Comprehensive Genetic Sequencing in Clinical Care: How to Get it Right

By: Peter Nelson, Senior Business Analyst, Translational Sciences

At UPMC, we are committed to building a health system where the right patient gets the right care, in the right way, at the right time, every time. The “Rights” of clinical management are used to support quality health care decision-making and use of clinical resources. These Rights often include the Right Patient, the Right Rationale, the Right Care or Test, the Right Time, and the Right Response and Follow-Up. As UPMC moves to support innovation in medicine, it is critical that we constantly evaluate new technology and new therapies to deliver the highest level of clinical care.

Although the care management pathways are well established in many clinical situations, comprehensive genetic testing, such as Whole Genome Sequencing (WGS) and Whole Exome Sequencing (WES), remains new territory for many medical providers. Historically, these types of sequencing have been prohibitively expensive, hard to interpret, and without clear impact on clinical care, especially compared to the targeted multi-gene panels developed for distinct clinical cases such as oncology and rare diseases.

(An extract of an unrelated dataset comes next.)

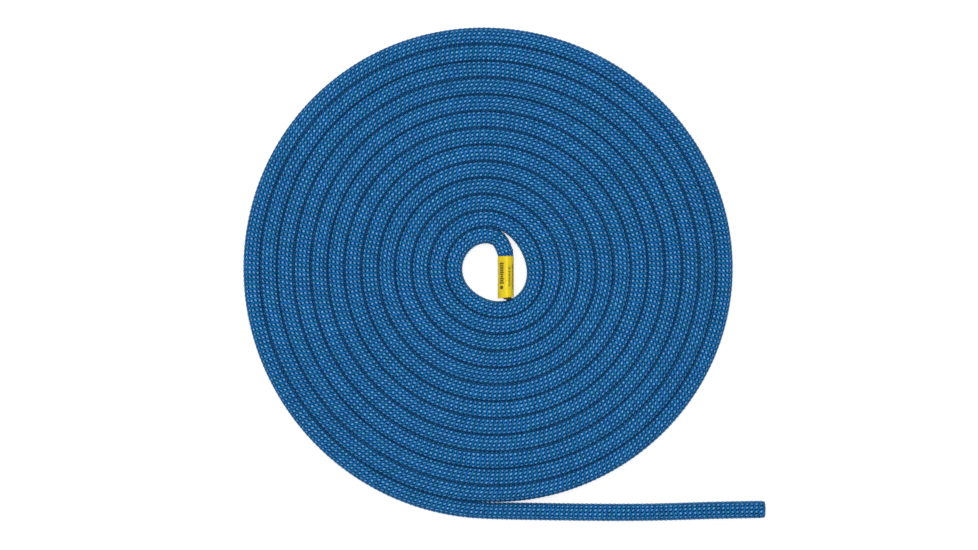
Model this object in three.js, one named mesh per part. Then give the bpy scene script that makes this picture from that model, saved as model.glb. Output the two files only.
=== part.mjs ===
// A dynamic climbing rope, laid flat and wound into a single-layer coil. Millimetres, +Z up.
// The tail leaves the foot of the coil and runs along +X; the labelled inner end turns down into the hole.

import * as THREE from 'three';

// Rope
const ROPE_DIAMETER = 10;
const ROPE_RADIUS = ROPE_DIAMETER / 2;
const CLEARANCE = 0.3;
const SHEATH_RADIUS = ROPE_RADIUS - CLEARANCE;
const SHEATH_WALL = 0.75;

// Core: an outer ring that holds the strands and the tape, and an inner ring of strands only
const OUTER_RING = { count: 10, radius: 3.0, strand: 0.75 };
const INNER_RING = { count: 4, radius: 1.2, strand: 0.66 };
const TAPE_SLOT = 7;
const TAPE_WIDTH = 1.3;
const TAPE_THICKNESS = 0.3;

// Coil
const COIL_CENTRE = new THREE.Vector2(-7.54, 3.11);
const TURNS = 12.5;
const TURN_PITCH = ROPE_DIAMETER;
const OUTER_TURN_RADIUS = 143.95;
// How far the turns stray from round, at the rim and at the hole: [waves a turn, cosine part, sine part]
const RIM_WAVES = [[1, 0.0, -0.16], [2, 0.96, -0.75], [3, 0.49, 0.12]];
const HOLE_WAVES = [[1, -0.62, -0.12], [2, -0.17, -1.44], [3, -0.28, -0.47]];
const RIM_ROUNDING = 2;
const OUTER_EDGE_STEPS = 96;
const HOLE_EDGE_STEPS = 36;

// Tail, from the foot of the coil to the cut end, measured from the coil's centre
const TAIL_END = 161;
const TAIL_POINTS = [
  [CLEARANCE, -143.2],
  [11.0, -143.45],
  [25.0, -143.7],
  [41.0, -143.95],
  [58.0, -144.15],
  [76.0, -144.25],
  [94.0, -144.1],
  [112.0, -143.65],
  [130.0, -143.1],
  [146.0, -142.75],
  [TAIL_END, -142.5],
];
const TAIL_STEPS = 10;
const SEAL_THICKNESS = 0.7;

// Labelled inner end, measured from the coil's centre
const LABEL_X = 8.45;
const LABEL_TOP = 7.4;
const LABEL_BOTTOM = -16.5;
const HOOK_POINTS = [
  [1.0, 18.95],
  [2.1, 18.8],
  [3.2, 18.2],
  [4.4, 17.0],
  [5.8, 15.05],
  [6.9, 12.85],
  [7.75, 10.8],
  [8.25, 8.8],
];
const HOOK_STEPS = 12;
const FREE_SQUEEZE = 0.96;
const LABEL_SQUEEZE = 0.84;
const LABEL_RADIUS = 4.45;
const LABEL_WALL = 0.22;
const SLEEVE_RADIUS = 4.9;
const SLEEVE_WALL = 0.22;
const SLEEVE_OVERHANG = 0.25;
const TIP_RADIUS = 3.5;
const TIP_THICKNESS = 0.55;

const TUBE_SIDES = 12;
const STRAND_SIDES = 6;

const rope = new THREE.Group();
rope.name = 'dynamic_climbing_rope';

function add(name, geometry, colour, roughness) {
  const material = new THREE.MeshStandardMaterial({ color: colour, roughness, metalness: 0 });
  const mesh = new THREE.Mesh(geometry, material);
  mesh.name = name;
  rope.add(mesh);
  return mesh;
}

function waveHeight(waves, angle) {
  return waves.reduce((sum, [k, c, s]) => sum + c * Math.cos(k * angle) + s * Math.sin(k * angle), 0);
}

// A point `turns` inward from where the tail leaves the coil, set off from the centreline by `outward`.
function coilPoint(turns, outward) {
  const angle = -Math.PI / 2 - 2 * Math.PI * turns;
  const inward = (turns / TURNS) ** 2;
  const waves = (1 - inward) * waveHeight(RIM_WAVES, angle) + inward * waveHeight(HOLE_WAVES, angle);
  const radius = OUTER_TURN_RADIUS - TURN_PITCH * turns + waves + outward;
  return COIL_CENTRE.clone().add(new THREE.Vector2(radius * Math.cos(angle), radius * Math.sin(angle)));
}

// The coil is one flat ring with the rope's thickness. Its rim and its hole each step by one rope
// diameter, where the tail and the labelled end leave it.
function coilGeometry() {
  const rim = [];
  for (let i = 0; i <= OUTER_EDGE_STEPS; i += 1) {
    rim.push(coilPoint(i / OUTER_EDGE_STEPS, ROPE_RADIUS));
  }
  const hole = [];
  for (let i = 0; i <= HOLE_EDGE_STEPS; i += 1) {
    const turns = TURNS - 1 + i / HOLE_EDGE_STEPS;
    hole.push(coilPoint(turns, -ROPE_RADIUS));
  }
  const outline = new THREE.Shape(rim.reverse());
  outline.holes.push(new THREE.Path(hole));
  const ring = new THREE.ExtrudeGeometry(outline, {
    depth: ROPE_DIAMETER - 2 * RIM_ROUNDING,
    bevelThickness: RIM_ROUNDING,
    bevelSize: RIM_ROUNDING,
    bevelOffset: -RIM_ROUNDING,
    bevelSegments: 3,
  });
  return ring.translate(0, 0, RIM_ROUNDING);
}

// Stations along a stretch of rope: the centreline, the way to its left, and how far it is squeezed.
function stationsAlong(points, squeezeAt) {
  return points.map((at, i) => {
    const ahead = points[Math.min(i + 1, points.length - 1)];
    const behind = points[Math.max(i - 1, 0)];
    const along = new THREE.Vector2().subVectors(ahead, behind).normalize();
    return { at, left: new THREE.Vector2(-along.y, along.x), squeeze: squeezeAt(at) };
  });
}

function smoothLine(points, steps) {
  const curve = new THREE.SplineCurve(points.map(([x, y]) => new THREE.Vector2(x, y).add(COIL_CENTRE)));
  return curve.getSpacedPoints(steps);
}

function circle(radius, sides, left = 0, up = 0) {
  return Array.from({ length: sides }, (_, i) => {
    const angle = (2 * Math.PI * i) / sides;
    return [left + radius * Math.cos(angle), up + radius * Math.sin(angle)];
  });
}

function rectangle(width, height, left, up) {
  return [
    [left + width / 2, up - height / 2],
    [left + width / 2, up + height / 2],
    [left - width / 2, up + height / 2],
    [left - width / 2, up - height / 2],
  ];
}

// Sweeps a convex section along the stations. With a bore of as many corners it is a tube, else a rod.
function sweep(stations, section, bore = []) {
  const corners = [];
  const faces = [];
  const sides = section.length;
  const last = stations.length - 1;
  for (const { at, left, squeeze } of stations) {
    for (const [across, up] of [...section, ...bore]) {
      const corner = at.clone().addScaledVector(left, across * squeeze);
      corners.push(corner.x, corner.y, ROPE_RADIUS + up * squeeze);
    }
  }
  const ring = section.length + bore.length;
  const quad = (a, b, c, d) => faces.push(a, b, c, a, c, d);
  for (let k = 0; k < sides; k += 1) {
    const next = (k + 1) % sides;
    for (let i = 0; i < last; i += 1) {
      const here = i * ring;
      const there = here + ring;
      quad(here + k, here + next, there + next, there + k);
      if (bore.length) {
        quad(here + sides + next, here + sides + k, there + sides + k, there + sides + next);
      }
    }
    const end = last * ring;
    if (bore.length) {
      quad(k, sides + k, sides + next, next);
      quad(end + next, end + sides + next, end + sides + k, end + k);
    } else if (k > 0 && k < sides - 1) {
      faces.push(0, k + 1, k);
      faces.push(end, end + k, end + k + 1);
    }
  }
  const geometry = new THREE.BufferGeometry();
  geometry.setAttribute('position', new THREE.Float32BufferAttribute(corners, 3));
  geometry.setIndex(faces);
  geometry.computeVertexNormals();
  return geometry;
}

// The sheath, the thirteen core strands and the identification tape of one uncoiled stretch
function addRopeStretch(prefix, stations) {
  add(
    `${prefix}_sheath`,
    sweep(stations, circle(SHEATH_RADIUS, TUBE_SIDES), circle(SHEATH_RADIUS - SHEATH_WALL, TUBE_SIDES)),
    0x1f64a3,
    0.85,
  );
  let number = 0;
  for (const ring of [OUTER_RING, INNER_RING]) {
    for (let i = 0; i < ring.count; i += 1) {
      const angle = (2 * Math.PI * (i + 0.5)) / ring.count;
      const left = ring.radius * Math.cos(angle);
      const up = ring.radius * Math.sin(angle);
      if (ring === OUTER_RING && i === TAPE_SLOT) {
        const tape = rectangle(TAPE_WIDTH, TAPE_THICKNESS, left, up);
        add(`${prefix}_tape`, sweep(stations, tape), 0xe0682a, 0.5);
      } else {
        number += 1;
        const strand = circle(ring.strand, STRAND_SIDES, left, up);
        const name = `${prefix}_core_strand_${String(number).padStart(2, '0')}`;
        add(name, sweep(stations, strand), 0xe9e7df, 0.8);
      }
    }
  }
}

// A straight piece of the labelled end, between two heights measured from the coil's centre
function alongLabel(from, to) {
  const ends = [from, to].map((y) => new THREE.Vector2(LABEL_X, y).add(COIL_CENTRE));
  return stationsAlong(ends, () => 1);
}

add('coil', coilGeometry(), 0x1f64a3, 0.85);

const tailLine = smoothLine(TAIL_POINTS, TAIL_STEPS);
addRopeStretch('tail', stationsAlong(tailLine, () => 1));
const tailEnd = tailLine.at(-1);
const sealEnds = [CLEARANCE, CLEARANCE + SEAL_THICKNESS].map(
  (gap) => new THREE.Vector2(tailEnd.x + gap, tailEnd.y),
);
add('tail_seal', sweep(stationsAlong(sealEnds, () => 1), circle(SHEATH_RADIUS, TUBE_SIDES)), 0x12365c, 0.35);

const labelLine = [LABEL_TOP, (LABEL_TOP + LABEL_BOTTOM) / 2, LABEL_BOTTOM].map(
  (y) => new THREE.Vector2(LABEL_X, y).add(COIL_CENTRE),
);
const innerLine = [...smoothLine(HOOK_POINTS, HOOK_STEPS), ...labelLine];
const labelTopY = COIL_CENTRE.y + LABEL_TOP;
addRopeStretch(
  'inner',
  stationsAlong(innerLine, (at) => (at.y > labelTopY + CLEARANCE ? FREE_SQUEEZE : LABEL_SQUEEZE)),
);
add(
  'end_label',
  sweep(
    alongLabel(LABEL_TOP, LABEL_BOTTOM),
    circle(LABEL_RADIUS, TUBE_SIDES),
    circle(LABEL_RADIUS - LABEL_WALL, TUBE_SIDES),
  ),
  0xe6cf16,
  0.3,
);
add(
  'label_sleeve',
  sweep(
    alongLabel(LABEL_TOP, LABEL_BOTTOM - SLEEVE_OVERHANG),
    circle(SLEEVE_RADIUS, TUBE_SIDES),
    circle(SLEEVE_RADIUS - SLEEVE_WALL, TUBE_SIDES),
  ),
  0xf4f2e4,
  0.12,
);
add(
  'inner_seal',
  sweep(
    alongLabel(LABEL_BOTTOM - CLEARANCE, LABEL_BOTTOM - CLEARANCE - TIP_THICKNESS),
    circle(TIP_RADIUS, TUBE_SIDES),
  ),
  0x14171c,
  0.4,
);

export default rope;
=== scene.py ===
"""A dynamic climbing rope in a flat single-layer coil: braided sheath, printed end label, clear sleeve
and both melted ends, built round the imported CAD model. Metres, +Z up."""

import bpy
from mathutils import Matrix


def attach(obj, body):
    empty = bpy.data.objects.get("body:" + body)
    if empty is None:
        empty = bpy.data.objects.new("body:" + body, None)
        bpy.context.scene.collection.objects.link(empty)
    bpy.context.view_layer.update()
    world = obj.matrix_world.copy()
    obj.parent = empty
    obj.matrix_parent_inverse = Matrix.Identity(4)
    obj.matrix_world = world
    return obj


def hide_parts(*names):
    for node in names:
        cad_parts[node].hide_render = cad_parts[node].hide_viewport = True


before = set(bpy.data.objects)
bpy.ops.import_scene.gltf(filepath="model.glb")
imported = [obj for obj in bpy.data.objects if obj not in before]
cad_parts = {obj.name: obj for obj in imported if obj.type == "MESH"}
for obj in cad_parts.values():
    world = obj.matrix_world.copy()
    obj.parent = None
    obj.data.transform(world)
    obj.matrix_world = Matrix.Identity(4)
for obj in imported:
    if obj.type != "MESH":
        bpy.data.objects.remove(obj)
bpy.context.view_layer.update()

import math

import bpy
import numpy as np

MM = 0.001
random = np.random.default_rng(7)

# ---------------------------------------------------------------- camera, straight above the coil
CAMERA_AT = (-0.0090, -0.00065, 1.6130)
camera = bpy.data.objects.new("camera", bpy.data.cameras.new("camera"))
bpy.context.scene.collection.objects.link(camera)
camera.location = CAMERA_AT
camera.data.lens = 100
camera.data.sensor_width = 36
camera.data.clip_end = 50
bpy.context.scene.camera = camera

# ---------------------------------------------------------------- the rope's route, as in part.mjs
DIAMETER = 10 * MM
RADIUS = DIAMETER / 2
COIL_CENTRE = np.array([-7.54, 3.11]) * MM
TURNS = 12.5
TURN_PITCH = 10 * MM
OUTER_TURN_RADIUS = 143.95 * MM
# how far the turns stray from round, at the rim and at the hole: (waves a turn, cosine part, sine part) in mm
RIM_WAVES = [(1, 0.0, -0.16), (2, 0.96, -0.75), (3, 0.49, 0.12)]
HOLE_WAVES = [(1, -0.62, -0.12), (2, -0.17, -1.44), (3, -0.28, -0.47)]
POINTS_A_TURN = 48
# how far past the coil's ends, in turns, the stretches beyond it are marked
OFF_COIL = 0.5
ROUTE_STEP = 0.2 * MM
# the uncoiled stretches, in mm from the coil's centre
LABEL_X, LABEL_TOP, LABEL_MIDDLE, LABEL_BOTTOM = 8.45, 7.4, -4.4, -16.5
LABEL_LENGTH = (LABEL_TOP - LABEL_BOTTOM) * MM
LABEL_POINTS = [(LABEL_X, LABEL_BOTTOM), (LABEL_X, LABEL_MIDDLE), (LABEL_X, LABEL_TOP)]
HOOK_POINTS = [(8.25, 8.8), (7.75, 10.8), (6.9, 12.85), (5.8, 15.05), (4.4, 17.0), (3.2, 18.2),
               (2.1, 18.8), (1.0, 18.95)]
TAIL_POINTS = [(11, -143.45), (25, -143.7), (41, -143.95), (58, -144.15), (76, -144.25),
               (94, -144.1), (112, -143.65), (130, -143.1), (146, -142.75), (161.3, -142.5)]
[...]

The cost of comprehensive genetic sequencing, however, has decreased dramatically over the last decade, making the use of sequencing in the course of clinical care more economically feasible. Furthermore, with specific reimbursement rates for WGS and WES established by the Centers for Medicare & Medicaid, there is increasing support for the use of comprehensive sequencing in specific clinical situations.

However, despite the decrease in costs and increase in clinical interest, there are still many challenges to understand the Rights of comprehensive genetic sequencing within clinical care.

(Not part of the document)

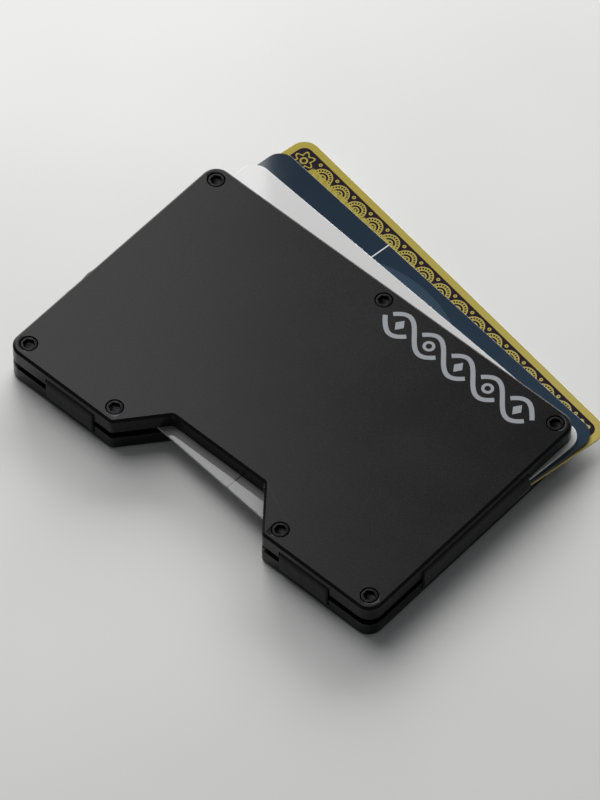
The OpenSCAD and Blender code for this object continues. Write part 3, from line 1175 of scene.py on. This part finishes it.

Right Patient and Rationale

For those who don’t specialize in genetic testing, it might not be obvious when a patient could benefit from genetic testing. While WGS or WES can be critical for diagnosis and treatment of some patients, it should not be considered the “one size fits all solution.” Ultimately, the choice to perform WGS or WES lies with the patient and their clinician; however, it is important that testing serves to inform clinical decision-making or to change the course of care. Having a justifiable rationale for testing is also critical in order to obtain reimbursement and avoid undue economic and resource burden on patients and health systems. Although regulatory agencies and professional associations have released guidelines to suggest patients and indications that may benefit from comprehensive genomic testing, many groups acknowledge the need for clinicians to continuously seek the most up-to-date information given the rapid evolution of the field.

Right Test

For genomic sequencing, this consideration includes whether WGS or WES is most appropriate for the patient’s clinical presentation, or if a cheaper targeted panel can accomplish the same ends. In general, the benefit of testing like WGS or WES is the ability to cut through complex clinical diagnostic pathways by having all genetic information at once, rather than sequential use of individual or limited genetic tests. The decreasing costs of sequencing are quickly making comprehensive sequencing economically beneficial over traditional testing. Additionally, as sequencing becomes more common, better tools are being developed to assist with the interpretation of genetic data and the ongoing combination of phenotypic observations with genomic findings. In the right situations, with right test and the right interpretation, broad genetic testing can provide clinical and economic benefit over traditional targeted testing.

Right Time

Testing should be completed with enough time to impact clinical course of care. For situations involving the neonatal intensive care unit and oncology treatment, rapid turnaround of results is often critical for informed decision-making regarding patient care. With new advancements in sequencing technologies and bioinformatic interpretation, WGS or WES can have a similar turnaround time as traditional targeted gene panels. The added benefit of WGS and WES is that results can be reevaluated in the future to derive new insights as research evolves and clinical standards change, which is generally not possible with traditional testing.

Right Response and Follow-Up

Without the correct follow-up with the patient and corresponding change to care, comprehensive testing ultimately provides limited clinical value. A complete review of the data and appropriate patient follow-up or re-engagement is critical, especially given the changing landscape of actionable genetic variants. However, before patient follow-up can be established, health systems need to ensure that physicians are prepared and armed with the knowledge to inform, advise, and follow-up with their patients, either on their own or in collaboration with genetic counselors, especially if broad testing results in unintended, but impactful or actionable genetic findings.

Although there are many more considerations that contribute to the proper use of genomic sequencing in clinical care, getting these initial complexities right requires a collaborative and innovative approach that evolves with the changing genomic and clinical landscape. Evaluation of genomic technologies and adoption into regular practice becomes increasingly important as genomic sequencing continues to become faster, less expensive, and ubiquitous within clinical and direct-to-consumer markets. Through the Translational Sciences division of UPMC Enterprises and the UPMC Genome Center, we are dedicated to using genomic sequencing to enable innovative research and enhance cutting-edge clinical care.